===== Data records
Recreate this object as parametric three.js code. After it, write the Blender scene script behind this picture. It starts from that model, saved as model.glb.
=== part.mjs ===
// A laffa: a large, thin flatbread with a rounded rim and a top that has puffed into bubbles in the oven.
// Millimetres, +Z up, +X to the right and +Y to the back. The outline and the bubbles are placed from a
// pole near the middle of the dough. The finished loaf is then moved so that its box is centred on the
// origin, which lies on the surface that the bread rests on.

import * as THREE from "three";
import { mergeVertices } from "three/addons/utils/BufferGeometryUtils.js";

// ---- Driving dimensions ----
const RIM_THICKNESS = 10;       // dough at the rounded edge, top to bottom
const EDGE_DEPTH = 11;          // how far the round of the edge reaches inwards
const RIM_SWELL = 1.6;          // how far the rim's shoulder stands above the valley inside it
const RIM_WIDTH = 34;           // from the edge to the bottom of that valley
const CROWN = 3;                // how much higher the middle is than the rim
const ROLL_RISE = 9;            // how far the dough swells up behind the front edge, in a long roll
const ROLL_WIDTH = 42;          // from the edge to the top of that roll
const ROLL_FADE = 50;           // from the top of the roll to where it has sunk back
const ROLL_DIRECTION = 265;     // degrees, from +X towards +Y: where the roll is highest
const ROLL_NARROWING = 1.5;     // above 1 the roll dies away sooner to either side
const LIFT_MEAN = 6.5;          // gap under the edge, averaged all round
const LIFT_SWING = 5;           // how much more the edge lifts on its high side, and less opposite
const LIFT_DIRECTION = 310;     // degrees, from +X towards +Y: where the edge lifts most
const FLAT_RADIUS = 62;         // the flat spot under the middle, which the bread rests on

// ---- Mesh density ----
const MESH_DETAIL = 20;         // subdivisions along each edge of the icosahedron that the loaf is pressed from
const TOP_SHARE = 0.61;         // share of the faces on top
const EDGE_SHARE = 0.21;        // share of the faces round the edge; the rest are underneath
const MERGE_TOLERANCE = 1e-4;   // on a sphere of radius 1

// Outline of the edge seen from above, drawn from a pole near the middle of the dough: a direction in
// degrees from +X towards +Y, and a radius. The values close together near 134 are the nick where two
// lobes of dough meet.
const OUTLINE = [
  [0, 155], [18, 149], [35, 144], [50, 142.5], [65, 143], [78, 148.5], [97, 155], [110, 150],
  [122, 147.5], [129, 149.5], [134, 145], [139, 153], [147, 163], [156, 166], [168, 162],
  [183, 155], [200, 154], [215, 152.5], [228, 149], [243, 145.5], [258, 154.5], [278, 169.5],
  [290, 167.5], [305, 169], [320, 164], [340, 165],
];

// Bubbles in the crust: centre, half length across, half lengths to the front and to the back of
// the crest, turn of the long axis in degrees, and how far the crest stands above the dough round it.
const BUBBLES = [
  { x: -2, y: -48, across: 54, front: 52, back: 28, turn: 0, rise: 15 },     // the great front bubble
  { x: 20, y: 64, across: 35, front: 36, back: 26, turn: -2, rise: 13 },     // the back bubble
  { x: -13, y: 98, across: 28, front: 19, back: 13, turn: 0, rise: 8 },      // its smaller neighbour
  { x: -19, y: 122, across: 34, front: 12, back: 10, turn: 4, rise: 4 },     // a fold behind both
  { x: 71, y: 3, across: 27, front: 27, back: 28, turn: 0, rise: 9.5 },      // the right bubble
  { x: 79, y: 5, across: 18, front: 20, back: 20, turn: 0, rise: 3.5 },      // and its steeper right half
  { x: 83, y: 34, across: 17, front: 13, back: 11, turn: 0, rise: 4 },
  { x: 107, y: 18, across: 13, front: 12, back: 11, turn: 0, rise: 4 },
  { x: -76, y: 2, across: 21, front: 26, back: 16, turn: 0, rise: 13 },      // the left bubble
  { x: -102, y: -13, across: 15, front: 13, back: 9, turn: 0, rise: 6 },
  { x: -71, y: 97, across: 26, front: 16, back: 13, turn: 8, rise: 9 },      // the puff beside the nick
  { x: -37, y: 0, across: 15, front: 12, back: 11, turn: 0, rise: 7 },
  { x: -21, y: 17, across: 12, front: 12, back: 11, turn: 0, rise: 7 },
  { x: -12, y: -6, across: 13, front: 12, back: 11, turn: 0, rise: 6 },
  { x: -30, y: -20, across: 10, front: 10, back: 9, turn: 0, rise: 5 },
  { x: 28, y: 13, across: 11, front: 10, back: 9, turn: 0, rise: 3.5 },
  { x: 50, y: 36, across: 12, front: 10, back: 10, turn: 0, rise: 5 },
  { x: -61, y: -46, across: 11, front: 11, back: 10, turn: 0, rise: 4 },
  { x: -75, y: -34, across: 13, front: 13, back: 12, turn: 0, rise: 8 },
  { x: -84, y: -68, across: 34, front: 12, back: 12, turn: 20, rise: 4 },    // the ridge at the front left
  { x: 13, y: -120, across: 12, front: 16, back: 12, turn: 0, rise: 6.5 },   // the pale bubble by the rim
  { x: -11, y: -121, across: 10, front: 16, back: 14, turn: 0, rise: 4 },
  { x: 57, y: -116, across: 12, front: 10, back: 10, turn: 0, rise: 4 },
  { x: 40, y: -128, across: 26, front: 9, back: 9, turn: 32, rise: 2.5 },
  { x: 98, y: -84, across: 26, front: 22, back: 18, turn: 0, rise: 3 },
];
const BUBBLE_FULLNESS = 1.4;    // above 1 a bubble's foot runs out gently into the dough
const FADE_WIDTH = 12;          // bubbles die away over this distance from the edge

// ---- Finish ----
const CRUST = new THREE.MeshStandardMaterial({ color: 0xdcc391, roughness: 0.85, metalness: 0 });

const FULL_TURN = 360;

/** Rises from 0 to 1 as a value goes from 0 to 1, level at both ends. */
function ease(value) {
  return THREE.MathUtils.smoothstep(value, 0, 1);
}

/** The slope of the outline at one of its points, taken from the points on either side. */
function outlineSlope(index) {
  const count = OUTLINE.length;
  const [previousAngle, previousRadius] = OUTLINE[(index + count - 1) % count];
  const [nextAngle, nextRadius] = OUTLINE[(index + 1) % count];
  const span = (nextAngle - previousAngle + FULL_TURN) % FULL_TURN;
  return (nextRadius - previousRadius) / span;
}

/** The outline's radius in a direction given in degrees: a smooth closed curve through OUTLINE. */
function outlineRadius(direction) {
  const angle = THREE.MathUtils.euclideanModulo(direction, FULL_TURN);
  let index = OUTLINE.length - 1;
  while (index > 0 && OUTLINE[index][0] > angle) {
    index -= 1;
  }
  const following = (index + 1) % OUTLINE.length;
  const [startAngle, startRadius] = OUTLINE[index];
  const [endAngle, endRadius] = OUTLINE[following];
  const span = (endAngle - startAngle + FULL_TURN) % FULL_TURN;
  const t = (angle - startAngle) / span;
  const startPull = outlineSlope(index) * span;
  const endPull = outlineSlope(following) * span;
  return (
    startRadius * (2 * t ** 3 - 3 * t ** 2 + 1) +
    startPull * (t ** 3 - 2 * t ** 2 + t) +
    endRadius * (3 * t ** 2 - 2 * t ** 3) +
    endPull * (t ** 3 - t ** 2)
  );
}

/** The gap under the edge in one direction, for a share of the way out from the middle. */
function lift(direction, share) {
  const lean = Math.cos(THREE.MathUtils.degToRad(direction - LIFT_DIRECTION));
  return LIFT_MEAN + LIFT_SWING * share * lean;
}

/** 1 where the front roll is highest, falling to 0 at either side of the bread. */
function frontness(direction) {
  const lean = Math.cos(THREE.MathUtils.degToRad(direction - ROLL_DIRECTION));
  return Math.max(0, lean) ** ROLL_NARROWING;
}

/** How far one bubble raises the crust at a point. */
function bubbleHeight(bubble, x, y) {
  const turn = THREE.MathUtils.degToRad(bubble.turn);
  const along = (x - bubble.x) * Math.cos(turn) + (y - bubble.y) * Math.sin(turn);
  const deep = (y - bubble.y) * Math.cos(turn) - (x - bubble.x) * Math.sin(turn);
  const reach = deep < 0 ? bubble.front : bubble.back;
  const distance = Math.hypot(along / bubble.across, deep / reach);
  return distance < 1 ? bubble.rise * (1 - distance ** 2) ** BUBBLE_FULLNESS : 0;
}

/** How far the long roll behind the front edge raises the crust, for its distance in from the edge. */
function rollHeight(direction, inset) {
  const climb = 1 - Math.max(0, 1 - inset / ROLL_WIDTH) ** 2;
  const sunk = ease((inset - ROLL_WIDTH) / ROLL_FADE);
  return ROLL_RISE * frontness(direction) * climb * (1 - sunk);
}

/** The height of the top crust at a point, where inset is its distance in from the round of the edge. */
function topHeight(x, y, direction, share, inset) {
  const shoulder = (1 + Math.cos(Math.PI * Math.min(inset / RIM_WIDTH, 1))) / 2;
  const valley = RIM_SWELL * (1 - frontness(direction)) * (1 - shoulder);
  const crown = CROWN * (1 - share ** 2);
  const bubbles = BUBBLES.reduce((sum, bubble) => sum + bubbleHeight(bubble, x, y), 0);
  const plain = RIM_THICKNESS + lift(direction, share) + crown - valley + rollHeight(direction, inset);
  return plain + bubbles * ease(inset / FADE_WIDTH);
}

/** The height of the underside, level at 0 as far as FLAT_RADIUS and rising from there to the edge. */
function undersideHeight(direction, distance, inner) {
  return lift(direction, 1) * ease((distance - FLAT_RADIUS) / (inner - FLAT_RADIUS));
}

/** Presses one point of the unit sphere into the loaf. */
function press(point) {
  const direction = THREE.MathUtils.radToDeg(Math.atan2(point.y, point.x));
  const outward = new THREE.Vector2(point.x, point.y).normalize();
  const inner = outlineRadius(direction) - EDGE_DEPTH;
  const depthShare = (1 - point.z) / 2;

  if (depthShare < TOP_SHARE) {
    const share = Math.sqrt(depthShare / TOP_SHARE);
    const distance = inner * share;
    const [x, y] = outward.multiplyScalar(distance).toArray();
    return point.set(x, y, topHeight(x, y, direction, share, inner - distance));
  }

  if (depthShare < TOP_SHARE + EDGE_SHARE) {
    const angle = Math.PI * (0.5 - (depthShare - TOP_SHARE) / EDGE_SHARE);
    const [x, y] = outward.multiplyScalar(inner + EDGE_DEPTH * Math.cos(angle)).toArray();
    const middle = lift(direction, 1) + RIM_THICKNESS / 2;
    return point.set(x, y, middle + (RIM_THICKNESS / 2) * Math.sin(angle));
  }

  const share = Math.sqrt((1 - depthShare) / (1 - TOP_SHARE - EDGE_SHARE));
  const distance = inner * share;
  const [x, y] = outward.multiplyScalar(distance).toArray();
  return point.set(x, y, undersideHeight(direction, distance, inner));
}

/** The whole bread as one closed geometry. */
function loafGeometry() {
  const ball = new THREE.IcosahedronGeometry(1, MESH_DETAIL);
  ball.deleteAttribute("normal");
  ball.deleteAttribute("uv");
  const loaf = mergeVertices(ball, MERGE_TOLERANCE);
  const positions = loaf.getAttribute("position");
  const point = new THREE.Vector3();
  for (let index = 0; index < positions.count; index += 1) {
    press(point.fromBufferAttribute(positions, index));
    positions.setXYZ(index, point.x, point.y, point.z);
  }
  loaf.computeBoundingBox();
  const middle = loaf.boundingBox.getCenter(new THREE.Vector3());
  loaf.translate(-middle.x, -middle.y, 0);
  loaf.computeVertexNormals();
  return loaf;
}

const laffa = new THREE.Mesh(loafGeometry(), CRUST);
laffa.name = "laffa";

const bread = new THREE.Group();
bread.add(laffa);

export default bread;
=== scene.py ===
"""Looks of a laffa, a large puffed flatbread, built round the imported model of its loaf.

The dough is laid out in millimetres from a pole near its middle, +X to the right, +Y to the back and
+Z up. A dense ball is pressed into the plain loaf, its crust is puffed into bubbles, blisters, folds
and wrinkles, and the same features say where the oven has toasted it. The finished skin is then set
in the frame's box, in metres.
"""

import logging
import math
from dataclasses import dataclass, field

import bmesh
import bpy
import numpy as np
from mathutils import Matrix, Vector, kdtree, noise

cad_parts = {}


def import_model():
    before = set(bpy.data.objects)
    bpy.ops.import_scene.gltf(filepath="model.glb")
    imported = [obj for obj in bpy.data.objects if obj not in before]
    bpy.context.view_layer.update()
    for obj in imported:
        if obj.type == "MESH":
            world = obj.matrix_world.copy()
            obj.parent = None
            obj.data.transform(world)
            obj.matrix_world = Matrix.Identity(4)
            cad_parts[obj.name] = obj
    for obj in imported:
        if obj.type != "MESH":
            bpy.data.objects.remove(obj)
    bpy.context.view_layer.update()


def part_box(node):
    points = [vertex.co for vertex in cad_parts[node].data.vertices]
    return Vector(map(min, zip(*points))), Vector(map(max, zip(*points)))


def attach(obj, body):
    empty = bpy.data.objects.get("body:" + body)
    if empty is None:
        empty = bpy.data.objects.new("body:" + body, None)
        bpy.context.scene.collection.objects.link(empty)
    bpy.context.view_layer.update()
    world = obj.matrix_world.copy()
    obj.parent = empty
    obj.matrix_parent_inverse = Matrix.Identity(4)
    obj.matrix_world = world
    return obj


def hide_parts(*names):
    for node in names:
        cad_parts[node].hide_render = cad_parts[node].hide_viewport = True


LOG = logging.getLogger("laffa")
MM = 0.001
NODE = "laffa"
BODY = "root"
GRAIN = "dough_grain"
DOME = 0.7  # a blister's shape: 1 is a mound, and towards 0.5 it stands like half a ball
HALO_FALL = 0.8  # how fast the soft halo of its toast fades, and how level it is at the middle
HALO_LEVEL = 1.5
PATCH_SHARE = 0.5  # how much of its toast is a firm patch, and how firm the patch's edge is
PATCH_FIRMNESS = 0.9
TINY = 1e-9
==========
===== Data records
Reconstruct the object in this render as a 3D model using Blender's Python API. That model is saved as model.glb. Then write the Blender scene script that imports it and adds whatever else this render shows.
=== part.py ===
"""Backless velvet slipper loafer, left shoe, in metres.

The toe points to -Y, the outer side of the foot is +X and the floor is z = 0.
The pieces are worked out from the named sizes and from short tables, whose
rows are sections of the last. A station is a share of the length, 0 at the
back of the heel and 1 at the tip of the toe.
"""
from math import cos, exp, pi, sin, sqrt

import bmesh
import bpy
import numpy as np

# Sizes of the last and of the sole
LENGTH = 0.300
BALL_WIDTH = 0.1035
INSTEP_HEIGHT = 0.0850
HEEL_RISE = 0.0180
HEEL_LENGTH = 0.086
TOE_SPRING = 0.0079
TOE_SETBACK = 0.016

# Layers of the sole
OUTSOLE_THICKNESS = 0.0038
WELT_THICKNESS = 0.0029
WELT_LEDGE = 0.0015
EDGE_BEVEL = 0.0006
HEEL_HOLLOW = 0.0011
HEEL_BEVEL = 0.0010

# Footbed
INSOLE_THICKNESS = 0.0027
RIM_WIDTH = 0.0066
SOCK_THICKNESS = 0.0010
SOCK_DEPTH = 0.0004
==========
Repeat, word for word, only the lines from the line holding "from mathutils import" through the line holding "imported = [obj", with both of those lines included.

• _Task result_:
from mathutils import Matrix, Vector, kdtree, noise

cad_parts = {}


def import_model():
    before = set(bpy.data.objects)
    bpy.ops.import_scene.gltf(filepath="model.glb")
    imported = [obj for obj in bpy.data.objects if obj not in before]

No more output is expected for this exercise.